Building a Scalable Web Application with Single-SPA and Microfrontends
At a certain scale, a monolithic frontend becomes a bottleneck. Teams step on each other. Deployments are all-or-nothing. One team's broken code blocks ev...
11 Aug 2024

At a certain scale, a monolithic frontend becomes a bottleneck. Teams step on each other. Deployments are all-or-nothing. One team's broken code blocks everyone else's release.
Microfrontends solve this the same way microservices solved it on the backend: break the monolith into independently deployable pieces. Single-SPA is one of the frameworks that makes this architecture work.
What Single-SPA Does
Single-SPA lets you compose multiple independent SPAs into one application. Each microfrontend can be developed, tested, and deployed on its own.
Why it works:
- Independent deployments: One team ships without waiting for others.

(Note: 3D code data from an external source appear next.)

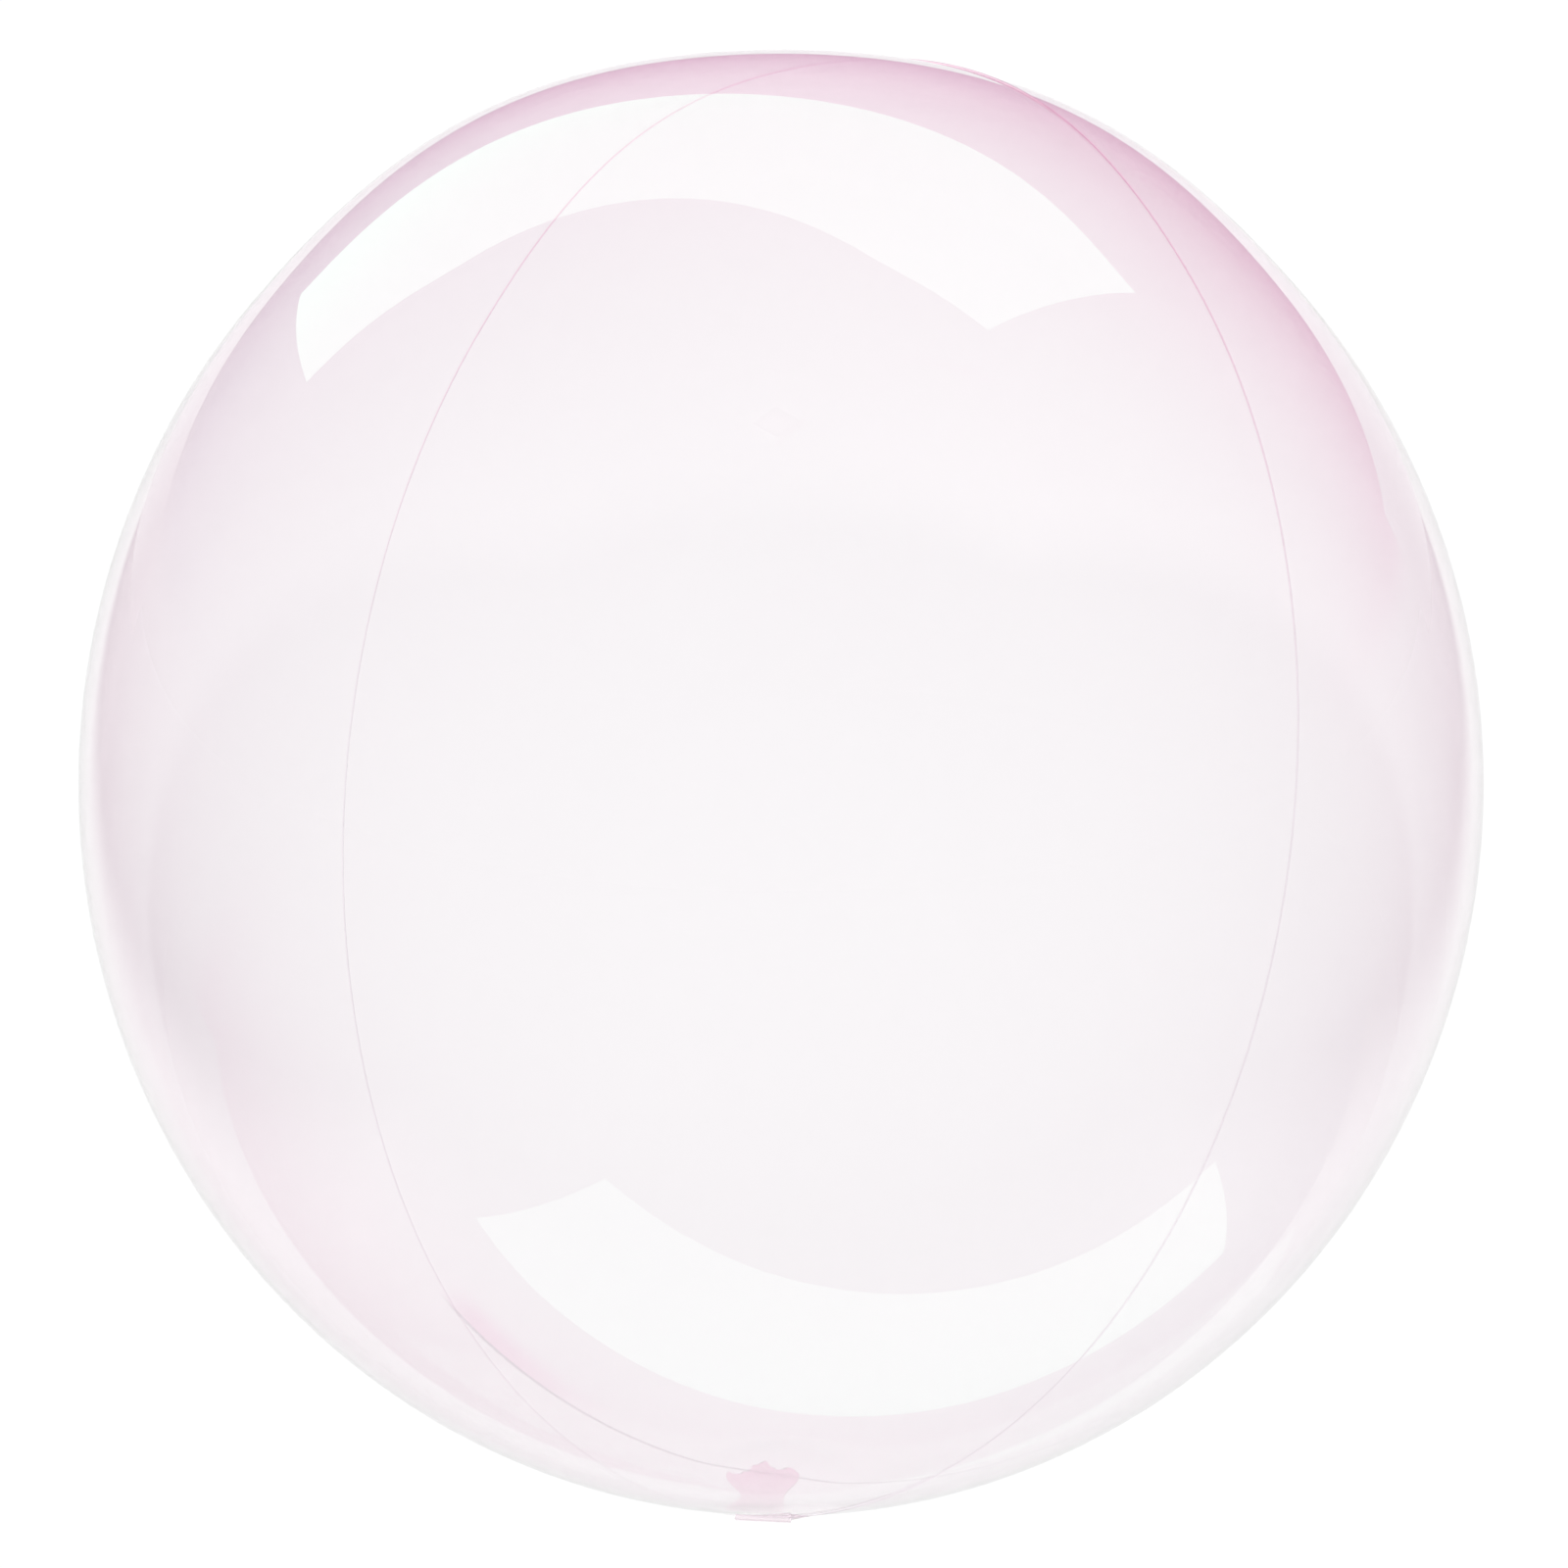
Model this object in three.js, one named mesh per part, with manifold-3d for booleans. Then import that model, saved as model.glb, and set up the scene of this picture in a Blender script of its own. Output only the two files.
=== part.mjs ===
// A clear bubble balloon, in millimetres: two panels of thin stretchy film, welded to each other round
// their edge and blown up to a ball, with the flat filling tail folded over against the ball's end.
// It lies on a small flat spot of its film, just behind the tail, so its crown leans back a little.
// X runs across it, Y runs from front to back, Z is up, and the origin is the flat spot's centre.
import * as THREE from "three";
import { mergeVertices } from "three/addons/utils/BufferGeometryUtils.js";
import Module from "manifold-3d";

// The ball, which is as long as it is filled: a little longer from tail to crown than it is across.
const BALL_LENGTH = 500;
const BALL_WIDTH = 480;
const SHOULDER_SWELL = 0.013; // share by which the shoulder round the crown is fuller than an ellipsoid
const SHOULDER_END = 48; // degrees from the crown to where the fuller shoulder runs out
const LEAN = 15; // degrees that the crown leans back from upright
const SPOT_WIDTH = 52;

// The weld, a circle round the ball in a plane through its centre. The plane holds the long axis and
// faces the right before it is swung round that axis to the back, and then tipped a little off it.
const WELD_SWING = 42.5;
const WELD_TIP = 4.9;
const WELD_GAP = 0.3; // between the two panels' edges
const LIP_HEIGHT = 1; // how far the welded edge stands proud of the film
const LIP_THICKNESS = 0.35; // of each panel's share of the edge

// The filling tail, a flat sleeve that leaves the weld at the neck and folds over to one side.
const NECK_TURN = 3.2; // degrees along the weld from its point nearest the ball's end
const TAIL_WIDTH = 27;
const TAIL_LENGTH = 25;
const TAIL_THICKNESS = 0.8;
const TAIL_CLEARANCE = 0.3; // between the tail's root and the welded edge
const FOLD_RADIUS = 1.5;
const FOLD_OVER = 98; // degrees that the tail turns through, so that its end leans on the film

// How finely the round surfaces are faceted.
const STEPS_ROUND = 80;
const STEPS_OVER = 23;
const STEPS_FOLD = 6;

const FILM_COLOUR = 0xf6e9f0;
const TAIL_COLOUR = 0xf2cfdd;

const wasm = await Module();
wasm.setup();

const radians = THREE.MathUtils.degToRad;
const halfLength = BALL_LENGTH / 2;
const halfWidth = BALL_WIDTH / 2;

// The ball is shaped upright, with its centre at the origin and its crown at +Z, and leans back later.
const leanBack = new THREE.Quaternion().setFromAxisAngle(new THREE.Vector3(1, 0, 0), -radians(LEAN));

// The weld plane's normal, which points to the right and to the back, into the right-hand panel.
const weldNormal = new THREE.Vector3(
  Math.cos(radians(WELD_TIP)) * Math.cos(radians(WELD_SWING)),
  Math.cos(radians(WELD_TIP)) * Math.sin(radians(WELD_SWING)),
  -Math.sin(radians(WELD_TIP)),
);

// Distance from the ball's centre to its film along a unit direction.
function filmRadius(direction) {
  const across = Math.hypot(direction.x, direction.y);
  const ellipsoid = 1 / Math.hypot(across / halfWidth, direction.z / halfLength);
  const fromCrown = Math.atan2(across, direction.z);
  const share = Math.min(fromCrown / radians(SHOULDER_END), 1);
  return ellipsoid * (1 + SHOULDER_SWELL * Math.sin(Math.PI * share) ** 2);
}

// The lowest point of the leaning ball, seen from its centre. The ball is a plain ellipsoid there, so
// the point is where the ellipsoid faces straight down.
function lowestPoint() {
  const down = new THREE.Vector3(0, 0, -1).applyQuaternion(leanBack.clone().invert());
  const reach = Math.hypot(halfWidth * down.x, halfWidth * down.y, halfLength * down.z);
  const squares = new THREE.Vector3(halfWidth ** 2, halfWidth ** 2, halfLength ** 2);
  return down.multiply(squares).divideScalar(reach).applyQuaternion(leanBack);
}

// The flat spot's centre, seen from the ball's centre. So near the end of its long axis the ball is as
// round as a sphere of endRadius, which gives the depth of a spot of this width.
function spotCentre() {
  const endRadius = halfWidth ** 2 / halfLength;
  const depth = endRadius - Math.sqrt(endRadius ** 2 - (SPOT_WIDTH / 2) ** 2);
  return lowestPoint().add(new THREE.Vector3(0, 0, depth));
}

// A panel is half of a round ball with a thin lip round its edge, drawn out to the balloon's own form.
function panelGeometry(side) {
  const edgeHeight = WELD_GAP / 2 + LIP_THICKNESS;
  const lowest = Math.asin(edgeHeight / halfWidth);
  const profile = [];
  for (let i = 0; i <= STEPS_OVER; i++) {
    const angle = THREE.MathUtils.lerp(Math.PI / 2, lowest, i / STEPS_OVER);
    profile.push(new THREE.Vector2(halfWidth * Math.cos(angle), halfWidth * Math.sin(angle)));
  }
  profile[0].x = 0;
  profile.push(new THREE.Vector2(halfWidth + LIP_HEIGHT, edgeHeight));
  profile.push(new THREE.Vector2(halfWidth + LIP_HEIGHT, WELD_GAP / 2));
  profile.push(new THREE.Vector2(0, WELD_GAP / 2));
  profile.reverse(); // from the bottom up, so that the faces point out

  const geometry = new THREE.LatheGeometry(profile, STEPS_ROUND);
  const axis = weldNormal.clone().multiplyScalar(side);
  const turn = new THREE.Quaternion().setFromUnitVectors(new THREE.Vector3(0, 1, 0), axis);
  geometry.applyQuaternion(turn);

  const position = geometry.attributes.position;
  const point = new THREE.Vector3();
  for (let i = 0; i < position.count; i++) {
    point.fromBufferAttribute(position, i);
    const reach = filmRadius(point.clone().normalize());
    point.multiplyScalar(reach / halfWidth);
    position.setXYZ(i, point.x, point.y, point.z);
  }
  return geometry.applyQuaternion(leanBack);
}

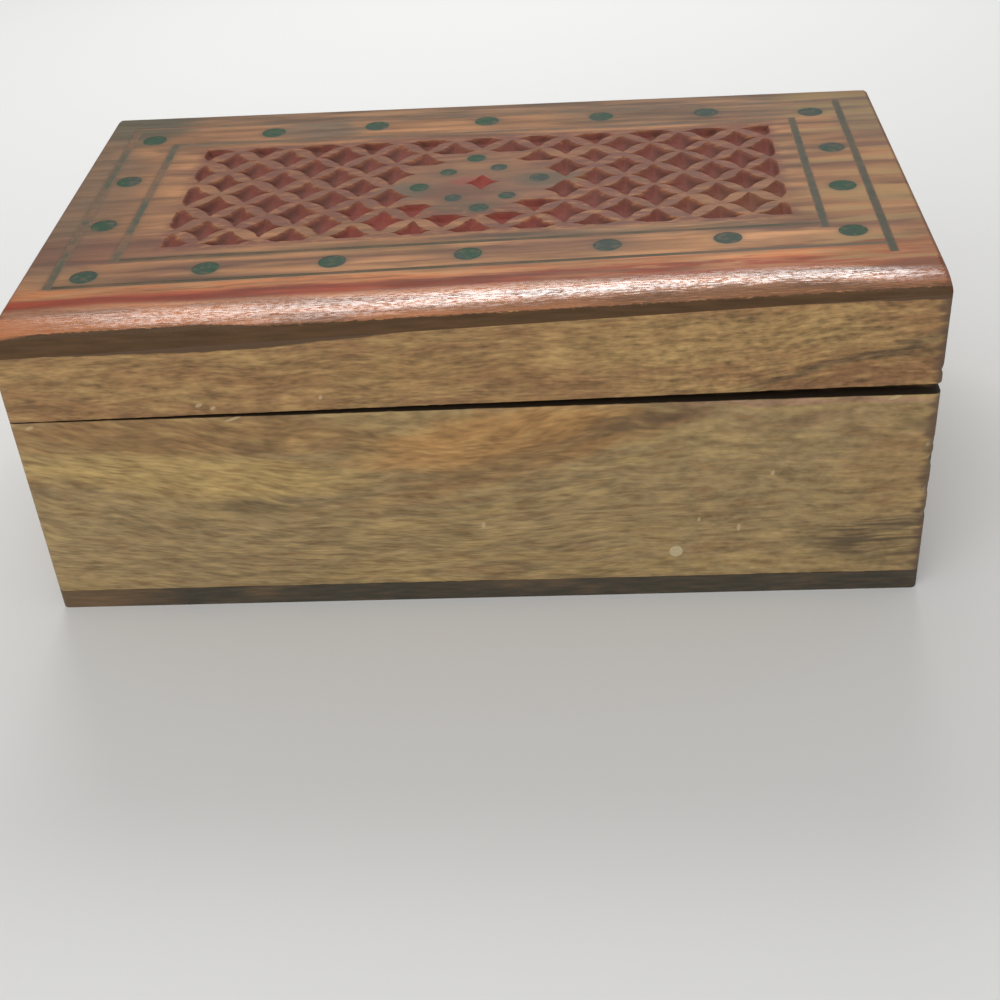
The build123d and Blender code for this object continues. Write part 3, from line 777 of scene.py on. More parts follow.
def note_carving(board, depths, sides, discs):
    """Stores depth and side in the chips and tarnish round the dots, and sets faces' slots."""
    cut_depth, cut_side = np.zeros((2, len(board.data.vertices)), np.float32)
    cut_depth[: len(depths)] = np.array(depths, np.float32) / sizes().chip_depth
    cut_side[: len(sides)] = sides
    spots = np.array([v.co.xy for v in board.data.vertices])
    past_disc = np.min(
        [np.hypot(*(spots - centre).T) - radius for centre, radius in discs], axis=0
    )
    tarnish = np.exp(-np.maximum(past_disc, 0.0) / (0.7 * MM)).astype(np.float32)
    for name, values in (("cut", cut_depth), ("side", cut_side), ("tarnish", tarnish)):
        board.data.attributes.new(name, "FLOAT", "POINT").data.foreach_set("value", values)
    for face in board.data.polygons:
        if any(cut_depth[n] > 0.001 for n in face.vertices):
            face.material_index = 1
        elif face.normal.z < -0.9:
            face.material_index = 2


def carve_board():
    """The lid board with hand-cut chips, its grooves and seats, and a worn front edge.

    Its slots are the lacquered wood, the chips and the bare underside.
    """
    sheet = TopSheet()
    cut_field(sheet)
    discs, grooves = draw_inlay(sheet)
    rim, arris = draw_rim(sheet)
    scatter(sheet, discs, grooves)
    plan, _, triangles, sources, _, _ = delaunay_2d_cdt(
        [Vector(p) for p in sheet.points], sheet.edges, [], 0, 1e-8, True
    )
    depths = [max((sheet.depths[n] for n in source), default=0.0) for source in sources]
    sides = [sum(sheet.sides[n] for n in source) for source in sources]
    surface = hand_worked_top()
    vertices = [(p.x, p.y, surface(p.x, p.y) - d) for p, d in zip(plan, depths)]
    place_of = {m: n for n, source in enumerate(sources) for m in source}
    loop = [place_of[m] for m in rim]
    faces = keep_faces(plan, triangles, arris, discs, grooves)
    sink_inlay(vertices, faces, loop)
    drop_edges(vertices, faces, loop, len(arris))
    board = add_piece("carved_lid_board", vertices, faces, 24)
    note_carving(board, depths, sides, discs)
    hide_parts(BOARD)
    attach(board, "lid")
    return board


def wear_at(x, least, seed):
    """Wear of a long edge at x, which is never less than least."""
    rough = 0.5 * wobble(x / (7 * MM), seed=seed) + 0.5 * wobble(x / (1.9 * MM), seed=seed + 2)
    return least + sizes().edge_wear * max(0.0, rough + 0.1)


def board_section(front, back, bottom, top, wear, rows):
    """Closed section of a front board as (y, z), with both front edges worn round."""
    low_wear, high_wear = wear
    turns = [math.pi / 2 * k / 3 for k in range(4)]
    middle = (back + front) / 2
    face = top - bottom - low_wear - high_wear
    ring = [(back, bottom), (middle, bottom)]
    for a in turns:
        ring.append((front + low_wear * (1 - math.sin(a)), bottom + low_wear * (1 - math.cos(a))))
    for k in range(1, rows):
        ring.append((front, bottom + low_wear + face * k / rows))
    for a in reversed(turns):
        ring.append((front + high_wear * (1 - math.sin(a)), top - high_wear * (1 - math.cos(a))))
    return ring + [(middle, top), (back, top)]


def missing_splinter(nicks, x, y, z):
    """How far wood is missing at a point of the right upright corner."""
    ease = sizes().corner_ease
    corner_x = HALF_LENGTH - ease
    bite = 0.0
    if y < FRONT + 2.5 * MM and x > corner_x - ease:
        for height, reach in nicks:
            near = 1 - abs(z - height) / reach
            if near > 0:
                bite = max(bite, 0.35 * reach * near**0.6)
    return bite * max(0.0, (abs(x) - corner_x + ease) / (2 * ease))


def worn_front_board(name, node, body, top_at, bottom_at, least_wear, nicks, dent=0.0):
    """A front board, straight inside, with worn long edges and a nicked right corner.

    least_wear is that of the lower and of the upper edge. nicks is a list of (height, size)
    of splinters that broke off the corner. dent is how far the board is pushed in at the plug.
    """
    ease = sizes().corner_ease
    corner_x = HALF_LENGTH - ease
    low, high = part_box(node)
    ends = [ease * (1 - math.cos(a)) for a in np.linspace(0, math.pi / 2, 9)]
    stations = [-HALF_LENGTH + e for e in ends] + [HALF_LENGTH - e for e in ends]
    stations += list(np.linspace(-corner_x, corner_x, 180)[1:-1])
    rows = max(12, int((high.z - low.z) / (0.9 * MM)))
    vertices, rings = [], []
    for x in sorted(stations):
        wear = [wear_at(x, least, seed) for least, seed in zip(least_wear, (11.0, 21.0))]
        ring = board_section(front_face(x), high.y, bottom_at(x), top_at(x), wear, rows)
        rings.append([len(vertices) + n for n in range(len(ring))])
        for y, z in ring:
            bite = missing_splinter(nicks, x, y, z)
            away = ((x - PLUG.x) ** 2 + (z - PLUG.z) ** 2) / (2.2 * MM) ** 2
            sink = dent * math.exp(-away)
            vertices.append((x - math.copysign(bite, x), y + bite + sink, z))
    faces = []
    for first, second in zip(rings, rings[1:]):
        for k in range(len(first)):
            j = (k + 1) % len(first)
            faces.append((first[k], first[j], second[j], second[k]))
    faces += [tuple(rings[0]), tuple(reversed(rings[-1]))]
    piece = add_piece(name, vertices, faces, 35)
    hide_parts(node)
    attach(piece, body)
    return piece


def front_wall():
    """The front wall of the base."""
    return worn_front_board(
        "base_front_board", WALL, "base", lambda x: WALL_HIGH.z, lambda x: WALL_LOW.z,
        least_wear=(0.1 * MM, 0.25 * MM),
        nicks=[(39.5 * MM, 0.9 * MM), (35 * MM, 1.5 * MM), (27.5 * MM, 1.1 * MM), (21 * MM, 0.8 * MM)],
        dent=0.05 * MM,
    )


def front_rail():
    """The front rail of the lid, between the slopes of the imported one."""
    tree = tree_of(RAIL)
    inner_y = RAIL_HIGH.y - 0.5 * MM
    reach = HALF_LENGTH - 2 * MM
    up = Vector((0, 0, 1))
    tops = [height_on(tree, x, inner_y) for x in (-reach, reach)]
    bottoms = [tree.ray_cast(Vector((x, inner_y, 0)), up)[0].z for x in (-reach, reach)]
    return worn_front_board(
        "lid_front_board", RAIL, "lid", slope(tops, reach), slope(bottoms, reach),
        least_wear=(0.2 * MM, 0.03 * MM),
        nicks=[(57 * MM, 0.9 * MM)],
    )


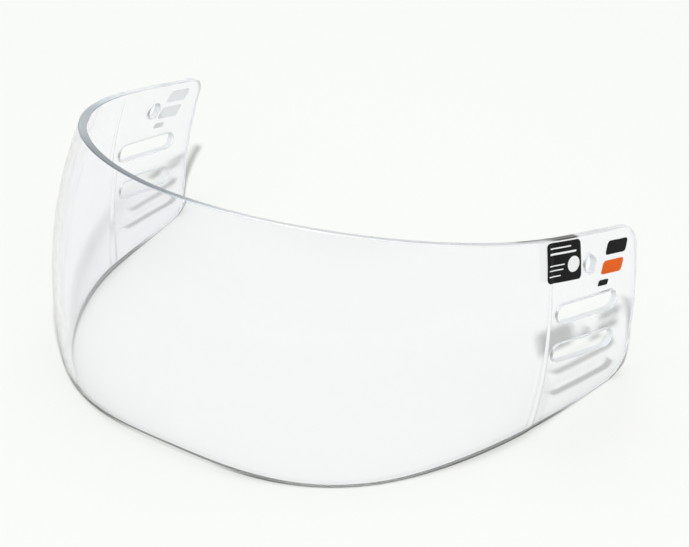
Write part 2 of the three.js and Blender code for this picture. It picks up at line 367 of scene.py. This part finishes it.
def on_wall(flat, inset):
    """Places in mm of flat points at an inset, whose own lower edge they keep to."""
    side = np.where(flat[:, 0] < 0, -1.0, 1.0)
    u = np.minimum(np.abs(flat[:, 0]), HALF_LENGTH)
    extra = np.abs(flat[:, 0]) - u
    down = flat[:, 1] * lower_edge(u, inset) / lower_edge(u)
    follow = np.clip(1 - inset / WALL, 0, 1)
    return wall_point(side, raked(u, down) + extra, down, inset, follow)


def wall_frame(flat, inset):
    """Directions along the wall, down it and out of it at flat points."""
    across = [NORMAL_REACH, 0]
    below = [0, NORMAL_REACH]
    along = on_wall(flat + across, inset) - on_wall(flat - across, inset)
    down = on_wall(flat + below, inset) - on_wall(flat - below, inset)
    out = unit(np.cross(down, along))
    return along / (2 * NORMAL_REACH), down / (2 * NORMAL_REACH), out


# Outline and cuts
def outline():
    """Loop round the wall as flat points, clockwise as seen from outside."""
    half = [(u, 0.0) for u in np.arange(0, HALF_LENGTH - TOP_CORNER, EDGE_SPACING)]
    angles = [math.pi / 2 * step / CORNER_STEPS for step in range(CORNER_STEPS + 1)]
    for angle in angles:
        u = HALF_LENGTH - TOP_CORNER * (1 - math.sin(angle))
        half.append((u, TOP_CORNER * (1 - math.cos(angle))))
    rear_end = float(lower_edge(HALF_LENGTH)) - BOTTOM_CORNER - EDGE_SPACING / 2
    for down in np.arange(TOP_CORNER + EDGE_SPACING, rear_end, EDGE_SPACING):
        half.append((HALF_LENGTH, down))
    for angle in angles:
        u = HALF_LENGTH - BOTTOM_CORNER * (1 - math.cos(angle))
        half.append((u, float(lower_edge(u)) - BOTTOM_CORNER * (1 - math.sin(angle))))
    for u in np.arange(HALF_LENGTH - BOTTOM_CORNER - EDGE_SPACING, EDGE_SPACING / 4, -EDGE_SPACING):
        half.append((u, float(lower_edge(u))))
    half.append((0.0, float(lower_edge(0.0))))
    left = [(-u, down) for u, down in half[1:-1]]
    return np.array(half + left[::-1])


def round_ended(side, s, down, length, width, rise):
    """Loop round a slot, or round a hole when its length is its width."""
    radius = width / 2
    half = (length - width) / 2
    # A slot has straight sides between its two arcs, and a hole's arcs share their ends
    straight = np.arange(-half + EDGE_SPACING, half - EDGE_SPACING / 2, EDGE_SPACING)
    shared = 0 if half > 0 else 1
    local = []
    for end, skipped in ((1, 0), (-1, shared)):
        for step in range(skipped, CUT_STEPS + 1 - skipped):
            angle = -end * math.pi / 2 + math.pi * step / CUT_STEPS
            local.append((end * half + radius * math.cos(angle), radius * math.sin(angle)))
        local += [(-end * x, end * radius) for x in straight]
    slope = math.radians(-rise)
    loop = []
    for x, y in local:
        place = s + x * math.cos(slope) - y * math.sin(slope)
        depth = down + x * math.sin(slope) + y * math.cos(slope)
        loop.append((side * (place - RAKE * depth), depth))
    return np.array(loop[::-1])


def wall_loops():
    """The outline, and then the cuts."""
    loops = [outline()]
    for side in (-1, 1):
        loops.append(round_ended(side, HOLE_AT, HOLE_DOWN, HOLE_DIAMETER, HOLE_DIAMETER, 0))
        for drop in (0, SLOT_PITCH):
            s = SLOT_AT + RAKE * drop
            loops.append(round_ended(side, s, SLOT_DOWN + drop, SLOT_LENGTH, SLOT_WIDTH, SLOT_RISE))
    return loops


def into_material(loop, is_cut):
    """Flat unit directions into the material at each point of a loop."""
    x, y = loop[:, 0], loop[:, 1]
    turn = np.sign(np.sum(x * np.roll(y, -1) - y * np.roll(x, -1)))
    tangent = unit(loop - np.roll(loop, 1, axis=0)) + unit(np.roll(loop, -1, axis=0) - loop)
    normal = unit(np.stack([-tangent[:, 1], tangent[:, 0]], axis=1))
    return normal * (-turn if is_cut else turn)


def inside(points, loop):
    """Whether points are inside a loop: a line from there to one side crosses it an odd number of times."""
    x, y = points[:, 0][:, None], points[:, 1][:, None]
    from_x, from_y = loop[:, 0][None], loop[:, 1][None]
    to_x, to_y = np.roll(loop[:, 0], -1)[None], np.roll(loop[:, 1], -1)[None]
    crosses = (from_y > y) != (to_y > y)
    rise = np.where(to_y == from_y, 1, to_y - from_y)
    at = from_x + (y - from_y) * (to_x - from_x) / rise
    return (np.sum(crosses & (x < at), axis=1) % 2) == 1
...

- Framework agnostic: Mix React, Vue, and Angular in the same shell. Each team picks what they know best.
- Scalable team structure: Each microfrontend maps to a team boundary. Ownership is clear.
Why it hurts:
- Complexity: Shared dependencies, routing coordination, and cross-app communication add overhead.
- Bundle size: Multiple frameworks means duplicate runtime code unless you're careful with shared dependencies.
- Debugging: Tracing a bug across microfrontend boundaries is harder than in a monolith.
The Architecture
Microfrontends follow the same idea as backend microservices. Each one owns a feature or section of the application. A root configuration ties them together.
In the project I built, the structure looks like this:
- root-config: The shell app. Handles routing and loading of microfrontends.
- styleguide: Shared design tokens and reusable components.
- navbar: Owns the navigation bar.
- utilities: Shared utility functions and services.
- procurement: Domain-specific functionality for procurement workflows.
Managing It All With a Script
Local development with multiple microfrontends running simultaneously needs automation. I wrote a Bash script that:
- Kills any processes on ports 9000–9010 to prevent conflicts
- Installs dependencies for each microfrontend using pnpm
- Starts each service in the background
- Prints the URL to access the composed application
Without this kind of automation, you'd spend half your day starting and restarting services.
Here's the repo: https://github.com/ehsangazar/singlespa
When to Use Microfrontends
Use them when: You have multiple teams working on a large frontend. Deployment independence is worth the architectural complexity. You need to migrate incrementally from a legacy app.
Skip them when: You're a small team. You have a single product with a single deployment cadence. The coordination overhead will slow you down more than the monolith does.
Microfrontends are a scaling solution. Apply them at scale.